Michael Sherraden, an associate professor of social work at Washington University in St. Louis, notes that asset accumulation is one of the reasons why the richest Americans get and remain wealthy. The richest 20 percent of Americans earn 46 percent of the country's income but own 75 percent of the wealth. By contrast, the poorest 20 percent of Americans earn 4 percent of the income but own only 0.1 percent of the wealth.

For generations, liberals and socialists have attempted to reduce this gap between the rich and the poor by redistributing income. But Sherraden, in a paper published by the Progressive Policy Institute, a centrist Democratic think tank based in Washington, D.C., suggests that low-income Americans might be better able to permanently escape poverty by building assets. Accumulating assets, Sherraden notes, "leads people to behave in productive ways: planning ahead, deferring consumption, working harder, and saving."

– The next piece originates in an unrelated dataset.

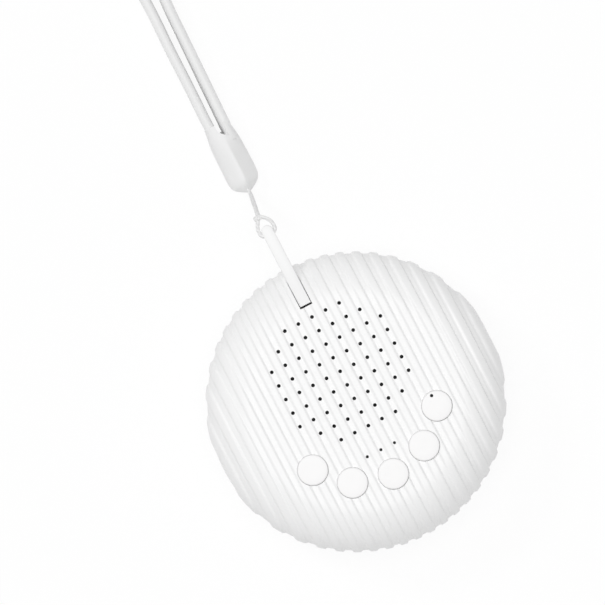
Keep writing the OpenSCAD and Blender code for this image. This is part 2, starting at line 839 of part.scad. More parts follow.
// Moulded end of the wrist strap: a blunt bullet with a soft ridge along its top
module strap_end() {
    stations = [0, 0.04, 0.12, 0.24, 0.42, 0.65, 0.8, 0.9, 1];
    widths = [0.2, 0.54, 0.79, 0.94, 1, 1, 0.94, 0.84, 0.74];
    steps = 5;
    slopes = [for (k = [0 : steps - 1]) 1 - k / steps];
    top = [for (s = slopes) [s, pow(1 - s, 0.55)]];
    section = concat(
        top,
        [for (k = [0 : steps - 1]) let (s = k / steps) [-s, pow(1 - s, 0.55)]],
        [for (s = slopes) [-s, -pow(1 - s, 0.55)]],
        [for (k = [0 : steps - 1]) let (s = k / steps) [s, -pow(1 - s, 0.55)]]
    );
    sides = len(section);
    points = [
        for (i = [0 : len(stations) - 1]) for (s = section)
            [
                end_x + s[0] * widths[i] * end_w / 2,
                end_start_y + stations[i] * end_l,
                strap_z + s[1] * min(1, widths[i] * 1.06 + 0.2 * stations[i]) * end_h / 2
            ]
    ];
    walls = [
        for (i = [0 : len(stations) - 2]) for (j = [0 : sides - 1])
            let (k = (j + 1) % sides)
            [i * sides + k, i * sides + j, (i + 1) * sides + j, (i + 1) * sides + k]
    ];
    first = [for (j = [0 : sides - 1]) j];
    last = [for (j = [sides - 1 : -1 : 0]) (len(stations) - 1) * sides + j];
    color("#f0f0f0") polyhedron(points, concat(walls, [first, last]), convexity = 4);
}

// Flat silicone band on its edge, looped back on itself
module wrist_band() {
    t = band_t / 2;
    w = band_w / 2;
    bevel = 0.7;
    section = [
        [t, w - bevel], [t - bevel, w], [bevel - t, w], [-t, w - bevel],
        [-t, bevel - w], [bevel - t, -w], [t - bevel, -w], [t, bevel - w]
    ];
    color("#f4f4f4") swept(smooth_route(band_route, 2), section, [0, 0, 1]);
}

front_shell();
rear_shell();
rubber_feet();
case_screws();
button(0);  // timer_button
button(1);  // volume_down_button
button(2);  // sound_button
button(3);  // volume_up_button
button(4);  // power_button
plunger(0);  // timer_plunger
plunger(1);  // volume_down_plunger
plunger(2);  // sound_plunger
plunger(3);  // volume_up_plunger
plunger(4);  // power_plunger
push_switches();
main_board();
board_screws();
status_leds();
led_shroud();
audio_chip();
amplifier_chip();
charge_chip();
capacitor();
battery_connector();
usb_c_socket();
battery();
battery_pad();
dust_cloth();
speaker_gasket();
speaker_frame();
speaker_surround();
speaker_cone();
speaker_dust_cap();
voice_coil();
speaker_top_plate();
speaker_magnet();
speaker_yoke();
speaker_screws();
speaker_washers();
strap_pin();
strap_tab();
lanyard_string();
string_knot();
strap_end();
wrist_band();
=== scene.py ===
import math

import bpy
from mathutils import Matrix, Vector


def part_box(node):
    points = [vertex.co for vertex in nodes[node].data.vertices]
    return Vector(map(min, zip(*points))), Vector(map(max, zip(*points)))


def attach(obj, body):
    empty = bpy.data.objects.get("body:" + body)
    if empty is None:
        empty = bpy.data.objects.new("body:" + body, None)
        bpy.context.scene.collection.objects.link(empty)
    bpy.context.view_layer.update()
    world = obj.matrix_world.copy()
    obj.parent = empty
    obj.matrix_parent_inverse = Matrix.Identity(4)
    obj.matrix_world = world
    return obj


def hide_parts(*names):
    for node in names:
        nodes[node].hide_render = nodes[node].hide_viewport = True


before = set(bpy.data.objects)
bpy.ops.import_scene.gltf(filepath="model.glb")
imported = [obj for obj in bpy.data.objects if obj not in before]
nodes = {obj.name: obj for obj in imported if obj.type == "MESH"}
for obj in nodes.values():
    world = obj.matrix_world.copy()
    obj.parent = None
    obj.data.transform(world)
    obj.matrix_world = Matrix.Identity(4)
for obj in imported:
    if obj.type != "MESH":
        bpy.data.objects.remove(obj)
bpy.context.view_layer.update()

MM = 0.001

# Camera. It looks straight down on the face from three metres with a long lens, turned so that the strap
# runs up and to the left across the frame.
face_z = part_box("power_button")[1].z
camera_height = 3.0
camera_turn = math.radians(-27.45)
aim_x = -0.45 * MM
aim_y = 29.6 * MM
frame_width = 0.1581
sensor = 36.0
camera_data = bpy.data.cameras.new("camera")
camera_data.sensor_width = sensor
camera_data.lens = sensor * camera_height / frame_width
camera_data.clip_start = 0.1
camera_data.clip_end = 60.0
camera = bpy.data.objects.new("camera", camera_data)
camera.location = (aim_x, aim_y, face_z + camera_height)
camera.rotation_euler = (0.0, 0.0, camera_turn)
bpy.context.scene.collection.objects.link(camera)
bpy.context.scene.camera = camera

# Body blank. The housing's outside before it is parted: a flat face that rolls over into the side wall, spun
# from its half section and scored along every edge of the ribs. The grooves then sink in, square to the
# surface.
body_r = 39.5 * MM
top_z = 32.0 * MM
back_z = 0.8 * MM
seam_z = 13.0 * MM
front_round = 12.0 * MM
back_round = 10.0 * MM
front_ring = (body_r - front_round, top_z - front_round)
back_ring = (body_r - back_round, back_z + back_round)
face_rings = (0.0, 9 * MM, 18 * MM)
side_ring_z = 17 * MM
back_ring_r = 15 * MM
body_steps = 192
rib_pitch = 4.0 * MM
rib_edge = -0.92 * MM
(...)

To encourage asset building, Sherraden proposes that the federal government create "Individual Development Accounts" (IDAs). These savings accounts, like Individual Retirement Accounts, would be voluntary, and the earnings and interest in them would be exempt from federal taxes.

Sherraden proposes four types of IDAs—for housing, college education, self-employment, and retirement. Sherraden suggests that the federal government match the contributions low-income workers make to their IDAs, in some cases at a greater than dollar-for-dollar rate. By creating accounts, Sherraden contends, the federal government would make "more Americans stakeholders in our free-enterprise economy."

This article originally appeared in print under the headline "A Penny Saved."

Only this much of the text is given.